# START OF Information given
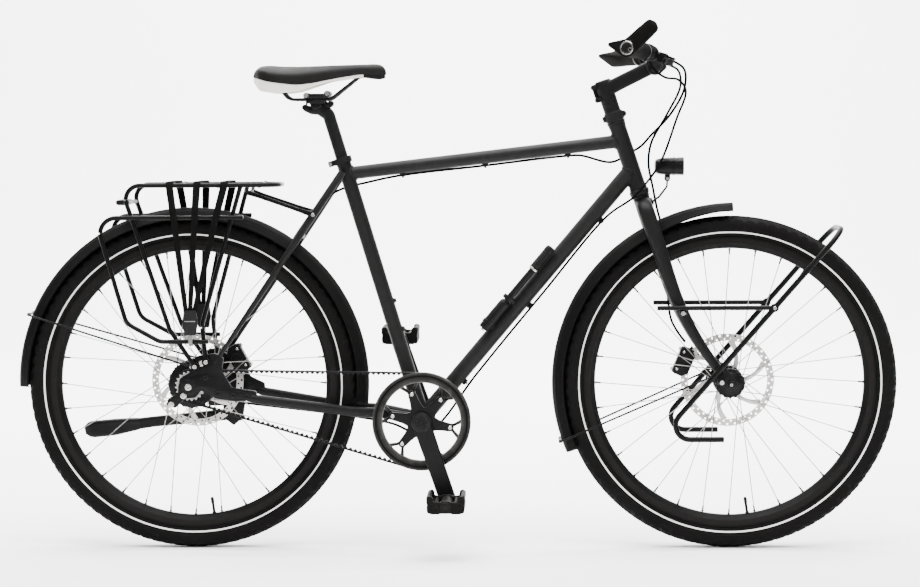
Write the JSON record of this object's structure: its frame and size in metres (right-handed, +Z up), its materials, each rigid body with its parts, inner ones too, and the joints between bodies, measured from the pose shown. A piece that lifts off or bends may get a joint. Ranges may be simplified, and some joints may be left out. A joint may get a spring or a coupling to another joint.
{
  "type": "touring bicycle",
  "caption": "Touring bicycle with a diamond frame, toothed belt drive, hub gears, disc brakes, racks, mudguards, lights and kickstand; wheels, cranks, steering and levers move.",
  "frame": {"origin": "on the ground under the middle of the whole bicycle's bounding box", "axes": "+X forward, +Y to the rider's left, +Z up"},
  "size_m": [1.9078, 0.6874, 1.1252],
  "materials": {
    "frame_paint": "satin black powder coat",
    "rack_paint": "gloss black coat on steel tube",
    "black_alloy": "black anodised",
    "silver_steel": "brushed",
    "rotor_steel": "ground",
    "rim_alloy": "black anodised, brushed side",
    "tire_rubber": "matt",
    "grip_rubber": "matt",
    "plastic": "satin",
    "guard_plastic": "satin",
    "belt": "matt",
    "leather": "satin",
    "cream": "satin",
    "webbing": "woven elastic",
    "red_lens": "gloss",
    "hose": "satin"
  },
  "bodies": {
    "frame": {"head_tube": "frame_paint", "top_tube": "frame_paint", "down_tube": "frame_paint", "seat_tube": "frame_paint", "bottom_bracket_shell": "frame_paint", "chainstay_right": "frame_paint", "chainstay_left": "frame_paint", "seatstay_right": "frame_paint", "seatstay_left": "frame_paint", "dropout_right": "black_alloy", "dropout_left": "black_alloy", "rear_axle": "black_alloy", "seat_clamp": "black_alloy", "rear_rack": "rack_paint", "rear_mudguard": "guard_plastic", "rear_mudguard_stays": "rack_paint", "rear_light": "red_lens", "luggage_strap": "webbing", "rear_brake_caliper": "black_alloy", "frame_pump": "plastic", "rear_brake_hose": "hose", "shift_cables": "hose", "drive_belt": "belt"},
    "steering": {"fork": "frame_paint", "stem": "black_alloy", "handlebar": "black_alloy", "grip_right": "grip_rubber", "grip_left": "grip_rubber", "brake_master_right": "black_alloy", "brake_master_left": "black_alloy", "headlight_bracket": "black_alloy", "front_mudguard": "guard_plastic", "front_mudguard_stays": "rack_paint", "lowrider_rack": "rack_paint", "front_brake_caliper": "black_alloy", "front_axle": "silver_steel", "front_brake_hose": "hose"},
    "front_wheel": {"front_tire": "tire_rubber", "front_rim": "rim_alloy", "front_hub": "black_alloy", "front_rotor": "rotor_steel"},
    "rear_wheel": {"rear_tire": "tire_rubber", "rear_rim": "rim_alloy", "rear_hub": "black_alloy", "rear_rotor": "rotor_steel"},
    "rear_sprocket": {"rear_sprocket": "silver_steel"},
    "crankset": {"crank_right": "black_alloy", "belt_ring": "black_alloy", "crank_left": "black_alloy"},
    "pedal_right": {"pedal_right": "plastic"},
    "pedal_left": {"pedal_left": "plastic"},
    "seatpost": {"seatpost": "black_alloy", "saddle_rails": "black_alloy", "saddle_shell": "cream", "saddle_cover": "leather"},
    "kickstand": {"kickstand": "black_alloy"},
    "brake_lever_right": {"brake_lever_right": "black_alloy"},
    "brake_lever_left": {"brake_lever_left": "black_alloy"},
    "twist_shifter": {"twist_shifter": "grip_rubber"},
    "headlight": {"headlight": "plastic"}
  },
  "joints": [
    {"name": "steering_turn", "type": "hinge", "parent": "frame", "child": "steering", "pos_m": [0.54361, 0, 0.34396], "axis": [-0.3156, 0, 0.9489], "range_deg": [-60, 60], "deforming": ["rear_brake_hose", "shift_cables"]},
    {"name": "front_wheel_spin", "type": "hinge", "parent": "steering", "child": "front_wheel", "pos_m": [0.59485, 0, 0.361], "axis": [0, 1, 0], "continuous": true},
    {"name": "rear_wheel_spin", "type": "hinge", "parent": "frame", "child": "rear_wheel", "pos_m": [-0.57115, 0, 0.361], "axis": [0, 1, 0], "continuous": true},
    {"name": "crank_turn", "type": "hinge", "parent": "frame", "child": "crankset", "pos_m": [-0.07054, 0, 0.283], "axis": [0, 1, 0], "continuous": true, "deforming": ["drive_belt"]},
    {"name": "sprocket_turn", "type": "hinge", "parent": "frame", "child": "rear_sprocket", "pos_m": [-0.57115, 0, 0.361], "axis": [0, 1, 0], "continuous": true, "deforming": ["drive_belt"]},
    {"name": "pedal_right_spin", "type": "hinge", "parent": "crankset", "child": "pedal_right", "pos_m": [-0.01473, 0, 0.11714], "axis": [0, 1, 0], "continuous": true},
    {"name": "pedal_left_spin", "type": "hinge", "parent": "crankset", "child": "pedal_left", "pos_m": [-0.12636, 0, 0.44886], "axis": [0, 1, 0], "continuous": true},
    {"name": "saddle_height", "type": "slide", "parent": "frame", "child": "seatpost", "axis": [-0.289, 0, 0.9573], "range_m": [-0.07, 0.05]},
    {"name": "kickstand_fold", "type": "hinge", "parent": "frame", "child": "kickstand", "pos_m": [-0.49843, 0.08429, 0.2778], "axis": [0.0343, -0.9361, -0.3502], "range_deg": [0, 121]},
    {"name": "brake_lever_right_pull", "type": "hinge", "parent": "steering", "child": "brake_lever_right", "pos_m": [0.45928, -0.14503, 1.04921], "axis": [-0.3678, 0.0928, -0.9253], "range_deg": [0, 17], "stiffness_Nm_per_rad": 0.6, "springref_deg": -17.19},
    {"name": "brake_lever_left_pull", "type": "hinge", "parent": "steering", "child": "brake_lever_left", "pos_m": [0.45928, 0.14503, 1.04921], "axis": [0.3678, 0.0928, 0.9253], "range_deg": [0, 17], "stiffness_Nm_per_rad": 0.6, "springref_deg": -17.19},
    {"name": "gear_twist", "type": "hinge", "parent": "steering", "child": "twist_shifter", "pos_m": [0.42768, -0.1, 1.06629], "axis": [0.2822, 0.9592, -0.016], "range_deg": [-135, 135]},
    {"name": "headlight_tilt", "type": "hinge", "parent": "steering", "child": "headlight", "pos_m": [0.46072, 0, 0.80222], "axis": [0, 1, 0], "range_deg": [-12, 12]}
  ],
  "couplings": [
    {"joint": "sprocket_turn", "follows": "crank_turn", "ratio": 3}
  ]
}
# END OF Information given
# START OF Information given
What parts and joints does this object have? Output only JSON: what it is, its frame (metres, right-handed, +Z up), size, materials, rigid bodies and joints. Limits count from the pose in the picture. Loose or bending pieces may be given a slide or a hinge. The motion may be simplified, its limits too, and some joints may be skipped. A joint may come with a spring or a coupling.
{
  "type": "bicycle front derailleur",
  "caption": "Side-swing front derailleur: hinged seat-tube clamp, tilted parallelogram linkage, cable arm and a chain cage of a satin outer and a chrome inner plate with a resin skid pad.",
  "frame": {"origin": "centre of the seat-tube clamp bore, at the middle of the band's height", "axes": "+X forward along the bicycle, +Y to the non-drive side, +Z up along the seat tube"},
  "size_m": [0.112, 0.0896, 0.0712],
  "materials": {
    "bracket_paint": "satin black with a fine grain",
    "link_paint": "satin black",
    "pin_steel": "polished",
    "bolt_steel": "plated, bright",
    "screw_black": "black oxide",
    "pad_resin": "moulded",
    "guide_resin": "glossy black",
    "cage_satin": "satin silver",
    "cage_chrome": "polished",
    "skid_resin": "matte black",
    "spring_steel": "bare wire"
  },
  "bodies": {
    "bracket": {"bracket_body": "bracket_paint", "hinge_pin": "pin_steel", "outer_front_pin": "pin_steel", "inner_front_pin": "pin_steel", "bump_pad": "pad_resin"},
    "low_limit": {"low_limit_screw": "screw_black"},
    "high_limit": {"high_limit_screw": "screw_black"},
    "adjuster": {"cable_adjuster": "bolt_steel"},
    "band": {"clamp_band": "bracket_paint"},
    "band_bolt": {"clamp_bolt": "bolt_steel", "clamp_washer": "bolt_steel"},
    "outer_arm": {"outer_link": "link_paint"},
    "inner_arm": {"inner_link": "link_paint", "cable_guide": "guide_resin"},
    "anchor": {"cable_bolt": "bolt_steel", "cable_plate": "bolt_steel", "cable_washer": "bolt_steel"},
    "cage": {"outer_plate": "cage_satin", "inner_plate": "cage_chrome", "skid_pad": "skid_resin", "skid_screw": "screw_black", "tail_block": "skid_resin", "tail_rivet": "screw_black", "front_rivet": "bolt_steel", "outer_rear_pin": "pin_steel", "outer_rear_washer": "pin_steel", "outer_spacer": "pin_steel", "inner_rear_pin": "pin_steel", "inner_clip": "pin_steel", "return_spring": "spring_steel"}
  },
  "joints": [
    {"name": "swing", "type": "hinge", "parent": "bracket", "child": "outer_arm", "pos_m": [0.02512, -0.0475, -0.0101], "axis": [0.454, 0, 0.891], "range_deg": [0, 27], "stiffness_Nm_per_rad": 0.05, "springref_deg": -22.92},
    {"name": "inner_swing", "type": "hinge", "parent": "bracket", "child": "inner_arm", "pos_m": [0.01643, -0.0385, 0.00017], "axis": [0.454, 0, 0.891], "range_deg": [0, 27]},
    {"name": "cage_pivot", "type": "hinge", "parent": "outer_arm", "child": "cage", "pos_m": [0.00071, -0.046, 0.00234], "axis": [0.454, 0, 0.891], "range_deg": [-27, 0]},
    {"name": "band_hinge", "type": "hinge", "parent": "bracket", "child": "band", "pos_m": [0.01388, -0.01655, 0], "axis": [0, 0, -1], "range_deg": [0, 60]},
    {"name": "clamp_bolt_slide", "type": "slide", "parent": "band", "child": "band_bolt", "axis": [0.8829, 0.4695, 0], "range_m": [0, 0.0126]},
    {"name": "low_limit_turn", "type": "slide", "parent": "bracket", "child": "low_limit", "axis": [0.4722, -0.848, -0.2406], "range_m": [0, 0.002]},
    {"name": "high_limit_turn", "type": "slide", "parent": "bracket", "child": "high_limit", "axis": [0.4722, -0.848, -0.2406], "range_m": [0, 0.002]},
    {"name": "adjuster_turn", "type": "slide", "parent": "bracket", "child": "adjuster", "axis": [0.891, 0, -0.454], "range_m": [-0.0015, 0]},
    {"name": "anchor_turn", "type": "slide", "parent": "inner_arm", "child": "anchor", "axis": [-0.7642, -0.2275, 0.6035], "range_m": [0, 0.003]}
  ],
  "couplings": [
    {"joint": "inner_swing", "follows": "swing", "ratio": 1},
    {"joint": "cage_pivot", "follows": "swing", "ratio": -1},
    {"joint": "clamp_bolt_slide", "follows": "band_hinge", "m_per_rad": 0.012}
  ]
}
# END OF Information given
# START OF Information given
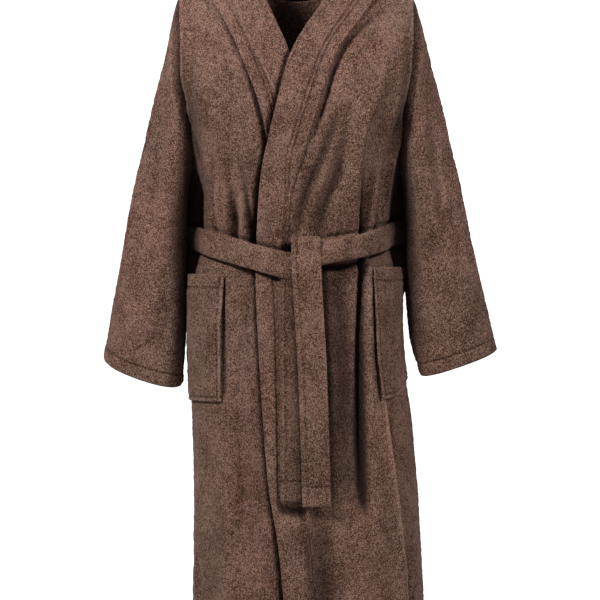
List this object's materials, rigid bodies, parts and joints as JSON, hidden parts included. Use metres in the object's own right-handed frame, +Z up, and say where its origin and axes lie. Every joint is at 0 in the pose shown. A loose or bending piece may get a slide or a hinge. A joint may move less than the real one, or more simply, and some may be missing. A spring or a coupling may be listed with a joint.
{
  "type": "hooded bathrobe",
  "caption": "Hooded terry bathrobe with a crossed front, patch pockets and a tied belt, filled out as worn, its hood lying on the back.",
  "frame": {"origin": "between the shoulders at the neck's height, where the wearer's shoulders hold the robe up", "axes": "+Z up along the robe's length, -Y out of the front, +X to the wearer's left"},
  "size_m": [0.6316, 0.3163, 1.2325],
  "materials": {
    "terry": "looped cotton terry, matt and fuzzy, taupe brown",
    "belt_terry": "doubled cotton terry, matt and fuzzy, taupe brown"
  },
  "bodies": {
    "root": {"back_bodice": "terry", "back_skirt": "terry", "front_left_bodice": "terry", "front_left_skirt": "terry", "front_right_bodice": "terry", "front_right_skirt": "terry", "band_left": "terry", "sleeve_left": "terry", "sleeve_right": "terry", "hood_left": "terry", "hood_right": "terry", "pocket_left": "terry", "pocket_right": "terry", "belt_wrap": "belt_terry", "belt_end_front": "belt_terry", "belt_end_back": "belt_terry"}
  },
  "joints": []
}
# END OF Information given
What this task involves
Identify and copy the lines holding the word "pose".

Exercise response
Write the JSON record of this object's structure: its frame and size in metres (right-handed, +Z up), its materials, each rigid body with its parts, inner ones too, and the joints between bodies, measured from the pose shown. A piece that lifts off or bends may get a joint. Ranges may be simplified, and some joints may be left out. A joint may get a spring or a coupling to another joint.
What parts and joints does this object have? Output only JSON: what it is, its frame (metres, right-handed, +Z up), size, materials, rigid bodies and joints. Limits count from the pose in the picture. Loose or bending pieces may be given a slide or a hinge. The motion may be simplified, its limits too, and some joints may be skipped. A joint may come with a spring or a coupling.
List this object's materials, rigid bodies, parts and joints as JSON, hidden parts included. Use metres in the object's own right-handed frame, +Z up, and say where its origin and axes lie. Every joint is at 0 in the pose shown. A loose or bending piece may get a slide or a hinge. A joint may move less than the real one, or more simply, and some may be missing. A spring or a coupling may be listed with a joint.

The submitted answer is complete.